Scripts that build objects
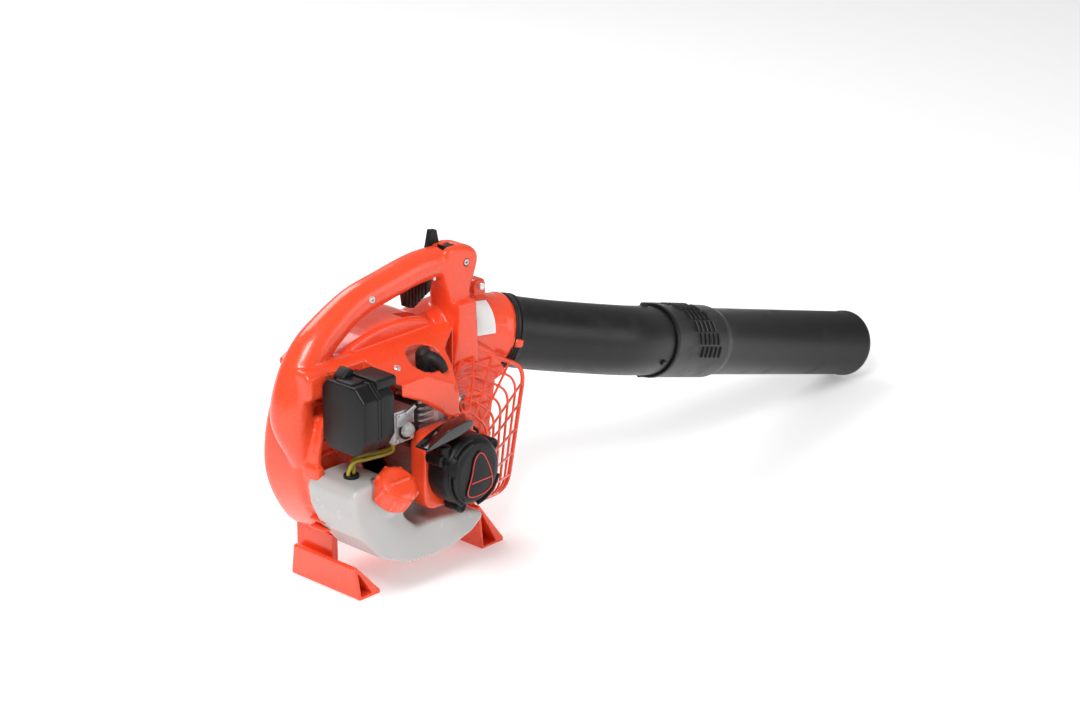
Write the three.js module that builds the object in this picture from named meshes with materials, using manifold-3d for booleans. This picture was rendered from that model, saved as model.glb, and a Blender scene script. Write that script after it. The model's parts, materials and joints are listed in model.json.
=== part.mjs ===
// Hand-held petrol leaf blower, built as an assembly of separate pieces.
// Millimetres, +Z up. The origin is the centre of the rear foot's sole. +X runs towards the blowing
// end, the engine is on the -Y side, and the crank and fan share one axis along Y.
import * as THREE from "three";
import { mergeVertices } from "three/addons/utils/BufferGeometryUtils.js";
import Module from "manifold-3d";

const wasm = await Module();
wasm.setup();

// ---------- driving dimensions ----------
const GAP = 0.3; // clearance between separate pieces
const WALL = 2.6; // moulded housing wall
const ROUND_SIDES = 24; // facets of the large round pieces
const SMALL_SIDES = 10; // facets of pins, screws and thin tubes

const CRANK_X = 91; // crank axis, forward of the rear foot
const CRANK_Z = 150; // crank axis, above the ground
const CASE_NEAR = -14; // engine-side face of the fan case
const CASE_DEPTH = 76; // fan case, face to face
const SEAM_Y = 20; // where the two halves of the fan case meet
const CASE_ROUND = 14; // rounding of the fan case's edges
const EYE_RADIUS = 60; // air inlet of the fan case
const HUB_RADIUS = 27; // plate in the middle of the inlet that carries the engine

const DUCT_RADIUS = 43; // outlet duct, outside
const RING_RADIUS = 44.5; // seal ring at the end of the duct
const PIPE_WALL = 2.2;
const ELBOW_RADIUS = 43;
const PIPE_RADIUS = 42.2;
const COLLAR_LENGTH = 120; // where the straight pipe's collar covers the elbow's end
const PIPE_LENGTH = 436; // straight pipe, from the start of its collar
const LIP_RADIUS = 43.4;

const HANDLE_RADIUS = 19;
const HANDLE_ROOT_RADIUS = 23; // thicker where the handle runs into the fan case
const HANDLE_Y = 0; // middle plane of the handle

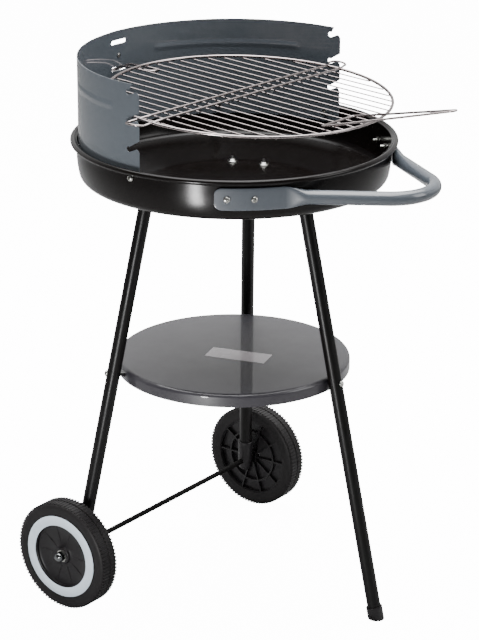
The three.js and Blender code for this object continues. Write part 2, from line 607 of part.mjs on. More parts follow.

DIRECTIONS FOR THIS TASK » Pick out the lines that contain "manifold" and copy them.

SOLUTION »
Write the three.js module that builds the object in this picture from named meshes with materials, using manifold-3d for booleans. This picture was rendered from that model, saved as model.glb, and a Blender scene script. Write that script after it. The model's parts, materials and joints are listed in model.json.
import Module from "manifold-3d";